On connaît le fleurissement de la nouvelle scène jazz londonienne, considérée à juste titre (même si l’on n’oublie pas Tokyo aussi facilement) comme la meilleure au monde, actuellement. On a parlé ici de Tom Misch, Yussef Dayes, Alfa Mist, Sons of Kemet. Il n’était plus qu’une question de temps avant de mettre en lumière Oscar Jerome.
À 28 ans, le guitariste du collectif KOKOROKO, qui s’est formé autour de lui et de la trompettiste (et artiste visuelle) Sheila Maurice-Grey, a quitté le froid de Norwich depuis longtemps, appelé par les sirènes du South London créatif et inarrêtable, où il a étudié au conservatoire. Après de nombreux concerts en solo (à Londres et Paris, notamment), Oscar Jerome sort son premier album, Breathe Deep, qui s’impose immédiatement comme le représentant le plus complet de la jeune génération jazz d’outre-Manche.
Breathe Deep est un album de jazz qui demande à celui qui l’écoute de bien vouloir le suivre là où il veut l’emmener. Autrement dit, d’augmenter ou de baisser le volume quand il le faut. Les 45 minutes de l’album glissent d’un bout à l’autre avec une maîtrise exceptionnelle qui fait rager le musicien frustré caché à l’intérieur de soi, tant tout lui semble facile.
En vérité, Oscar Jerome mesure parfaitement dans ses compositions la part bouillonnante de ses idées et celle du savoir que son expérience lui a appris. Le jazz étant un art, c’est en tant que tel que le guitariste l’appréhende : en travail sérieux et en terrain de jeu tout à la fois.
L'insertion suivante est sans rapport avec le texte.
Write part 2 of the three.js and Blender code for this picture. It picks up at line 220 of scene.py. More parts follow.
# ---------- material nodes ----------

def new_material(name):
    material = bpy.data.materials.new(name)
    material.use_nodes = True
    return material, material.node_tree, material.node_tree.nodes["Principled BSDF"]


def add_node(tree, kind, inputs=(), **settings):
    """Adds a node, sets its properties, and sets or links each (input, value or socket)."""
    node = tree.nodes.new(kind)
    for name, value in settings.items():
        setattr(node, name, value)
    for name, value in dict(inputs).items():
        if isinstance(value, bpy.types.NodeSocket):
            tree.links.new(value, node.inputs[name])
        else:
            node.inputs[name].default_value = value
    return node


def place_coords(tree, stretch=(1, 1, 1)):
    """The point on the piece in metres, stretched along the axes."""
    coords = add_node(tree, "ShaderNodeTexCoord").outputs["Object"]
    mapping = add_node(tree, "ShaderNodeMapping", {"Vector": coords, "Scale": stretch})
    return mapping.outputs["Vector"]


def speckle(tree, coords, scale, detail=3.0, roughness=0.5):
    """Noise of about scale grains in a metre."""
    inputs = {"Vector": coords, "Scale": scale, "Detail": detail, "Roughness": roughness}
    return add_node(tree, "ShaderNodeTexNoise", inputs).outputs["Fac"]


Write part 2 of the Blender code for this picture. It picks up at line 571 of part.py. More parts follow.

De la même manière, Breathe Deep est une célébration de la nouvelle scène jazz mais qui rend aussi hommage à ceux qui l’ont influencée, d’Art Blakey à Sun Ra, en passant par Fela Kuti.
En plus d’être un musicien grandiose, Oscar Jerome est un conteur hors pair : quand sa voix claire fait son entrée, c’est pour raconter une histoire. On y voit clairement la référence au poète John Keats sur le rythme «downtempo» de Coy Moon, qui a dû être inspiré par ces vers écrits il y a 150 ans, dans une lettre de Keats à son frère: «Ou la lune timide qui dans l’ondulation/Des plus blancs nuages revêtit sa beauté/Et, statique, progresse plus haut, plus haut/Telle une douce nonne apprêtée pour le jour saint.»
Mais le musicien raconte aussi les angoisses de notre époque, en particulier sur Sun for Someone, première étape de ce voyage lumineux et commentaire engagé sur le réchauffement climatique, qui cache à peine une métaphore des disparités sociales et raciales («Le soleil viendra toujours pour quelqu’un/Mais il ne brille pas pour tous»). Puis sur Your Saint, que Jerome aurait écrit à Paris après avoir vu la vie précaire des réfugiés syriens, porte de la Chapelle.
Ce premier album solo n’est cependant pas l’œuvre d’un seul homme, même s’il en est l’éminence grise. Il eût été inacceptable d’ailleurs qu’Oscar Jerome développe un tel projet sans faire appel à quelques collaborateurs de génie. Le couplet plein de rage et de désespoir du rappeur Brother Portrait donne une tout autre profondeur à Your Saint, mais ce serait oublier le saxophone incandescent qui entre progressivement pour prendre toute la place à la fin du morceau : l’œuvre de Cassie Kinoshi, sa comparse de KOKOROKO.
Ailleurs, on retrouve le pianiste d’Ezra Collective, Joe Armon-Jones (Sun for Someone, Gravitate) ou encore deux amis de Sons of Kemet, Tom Skinner (batterie) et Shabaka Hutchings (saxo). Jerome laisse à chacun son espace d’expression dans un effort égal et commun. Lorsqu’il le fait un peu moins, c’est pour Timeless, sublime ballade soul où on se laisse envelopper par la voix extraordinaire d’une autre toute fraîche révélation britannique, Lianne La Havas. Alors on enfreint la règle et on monte le son.